Dive Brief:
- Wingstop, which accounts for 3% of Olo’s revenue and 1,800 of the 78,000 locations using its technology, will leave Olo’s platform for its own technology when the contract between the two expires at the end of fiscal Q1 2024, Olo confirmed on its Q3 earnings call earlier this week.
- Last week, Wingstop CEO Michael Skipworth said on Wingstop’s Q3 earnings call that the brand “built a platform with the most modern technology within our tech stack,” and will roll it out in Q2 2024,.
- Olo said the move was unusual and that it generally sees brands move from in-house tech solutions to its platform.
Dive Insight:
Wingstop began investing $50 million in its platform three years ago, Skipworth said. Given that Olo revealed its brand contracts typically last three years, its possible Wingstop has spent the whole of a contract cycle building up its tech products in preparation for departure from Olo’s platform.
Olo CEO Noah Glass said Wingstop was employing “the right strategy in that every brand should be focused on getting to 100% digital, collecting and using data to increase conversion and frequency to drive traffic. But we think it's the wrong tactics in building a homegrown software. That’s very expensive.”
Wingstop’s new platform, Skipworth said, serves the dual purpose of protecting the brand’s digital business, which now accounts for $2 billion in sales, and creating “an increased level of hyper-personalization that we believe will improve conversion retention rates and ultimately drive frequency.”
Olo was unaware of any other brands undertaking similar measures, and Glass said the size of Wingstop’s investment in in-house tech, versus’ the $90 million Olo spends to maintain and improve its tech platform is “a case study in the economies of scale of a [software as a service] platform. That’s not a belief, that’s not even a judgment, that’s just math.”

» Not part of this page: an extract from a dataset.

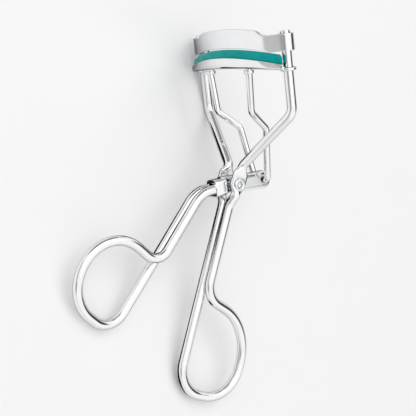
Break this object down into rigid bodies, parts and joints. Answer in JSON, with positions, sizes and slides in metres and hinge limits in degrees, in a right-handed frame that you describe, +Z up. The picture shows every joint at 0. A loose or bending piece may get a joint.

“We don’t take any enterprise brand out of our addressable market and we won’t be satisfied until 100% of them are Olo customers,” Glass said.
On the operational side of things, Skipworth framed the in-house tech solution as a win for franchisees, as it would provide “more insights and more visibility into the business within the four walls of the restaurants.”
According to Wingstop’s 2023 Franchise Disclosure Document, franchisees developing a store pay $15,581 to $23,655 for point-of-sale, back-office software, hardware and related items. The cost of maintaining that technology and its licenses comes to about $5,000 to $6,000 per year. However, it’s unclear what portion of that spend goes to Olo.